--- Data section ---
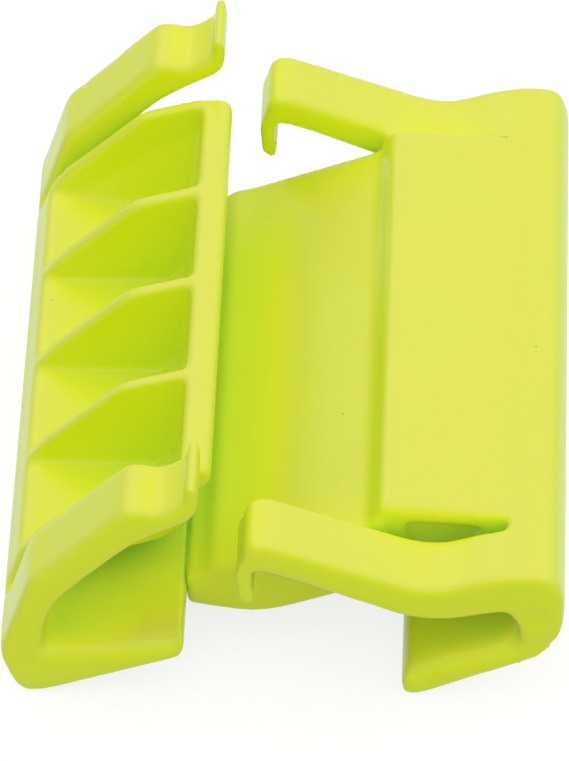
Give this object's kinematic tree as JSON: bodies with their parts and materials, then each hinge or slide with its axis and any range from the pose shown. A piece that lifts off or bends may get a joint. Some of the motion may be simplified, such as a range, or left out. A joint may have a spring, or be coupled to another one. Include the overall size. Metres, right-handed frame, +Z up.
{
  "type": "lip grip",
  "caption": "Moulded spring clip with two jaws on a living hinge, slotted end arms with hooks, a ribbed grip and a raised flat pad.",
  "frame": {"origin": "middle of the footprint, on the surface that the clip stands on", "axes": "+X from the left jaw to the right jaw, +Y along the hinge line, +Z up"},
  "size_m": [0.0504, 0.063, 0.0273],
  "materials": {
    "lime_plastic": "satin, slightly translucent lime-yellow moulded plastic"
  },
  "bodies": {
    "bridge": {"bridge_web": "lime_plastic", "hinge_skin": "lime_plastic", "pad_plate": "lime_plastic", "pad_leg": "lime_plastic", "pad_end_near": "lime_plastic", "pad_end_far": "lime_plastic", "right_wall": "lime_plastic"},
    "left_jaw": {"left_flap": "lime_plastic"},
    "left_near_arm": {"left_near_arm": "lime_plastic"},
    "left_far_arm": {"left_far_arm": "lime_plastic"},
    "grip": {"grip_pan": "lime_plastic", "grip_rim": "lime_plastic", "grip_rib_1": "lime_plastic", "grip_rib_2": "lime_plastic", "grip_rib_3": "lime_plastic", "grip_rib_4": "lime_plastic", "grip_rib_5": "lime_plastic"},
    "right_near_arm": {"right_near_arm": "lime_plastic"},
    "right_far_arm": {"right_far_arm": "lime_plastic"},
    "right_flap": {"right_flap": "lime_plastic"}
  },
  "joints": [
    {"name": "jaw_fold", "type": "hinge", "parent": "bridge", "child": "left_jaw", "pos_m": [-0.0082, 0, 0.0073], "axis": [0, 1, 0], "range_deg": [0, 32], "stiffness_Nm_per_rad": 0.3},
    {"name": "left_near_flex", "type": "hinge", "parent": "left_jaw", "child": "left_near_arm", "pos_m": [-0.02326, -0.0283, 0.00625], "axis": [0, 1, 0], "range_deg": [-5, 0], "stiffness_Nm_per_rad": 0.8},
    {"name": "left_far_flex", "type": "hinge", "parent": "left_jaw", "child": "left_far_arm", "pos_m": [-0.02326, 0.0283, 0.00625], "axis": [0, 1, 0], "range_deg": [-5, 0], "stiffness_Nm_per_rad": 0.8},
    {"name": "grip_flex", "type": "hinge", "parent": "left_jaw", "child": "grip", "pos_m": [-0.02326, 0, 0.00625], "axis": [0, 1, 0], "range_deg": [-4, 2], "stiffness_Nm_per_rad": 2},
    {"name": "right_near_flex", "type": "hinge", "parent": "bridge", "child": "right_near_arm", "pos_m": [0.02005, -0.0283, 0.01355], "axis": [0, 1, 0], "range_deg": [-4, 0], "stiffness_Nm_per_rad": 0.8},
    {"name": "right_far_flex", "type": "hinge", "parent": "bridge", "child": "right_far_arm", "pos_m": [0.02005, 0.0283, 0.01355], "axis": [0, 1, 0], "range_deg": [-4, 0], "stiffness_Nm_per_rad": 0.8},
    {"name": "right_flap_flex", "type": "hinge", "parent": "bridge", "child": "right_flap", "pos_m": [0.02285, 0, 0.00735], "axis": [0, 1, 0], "range_deg": [-4, 4], "stiffness_Nm_per_rad": 2}
  ]
}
---
Where a line in the material contains "bodies", copy that line.

Give this object's kinematic tree as JSON: bodies with their parts and materials, then each hinge or slide with its axis and any range from the pose shown. A piece that lifts off or bends may get a joint. Some of the motion may be simplified, such as a range, or left out. A joint may have a spring, or be coupled to another one. Include the overall size. Metres, right-handed frame, +Z up.
  "bodies": {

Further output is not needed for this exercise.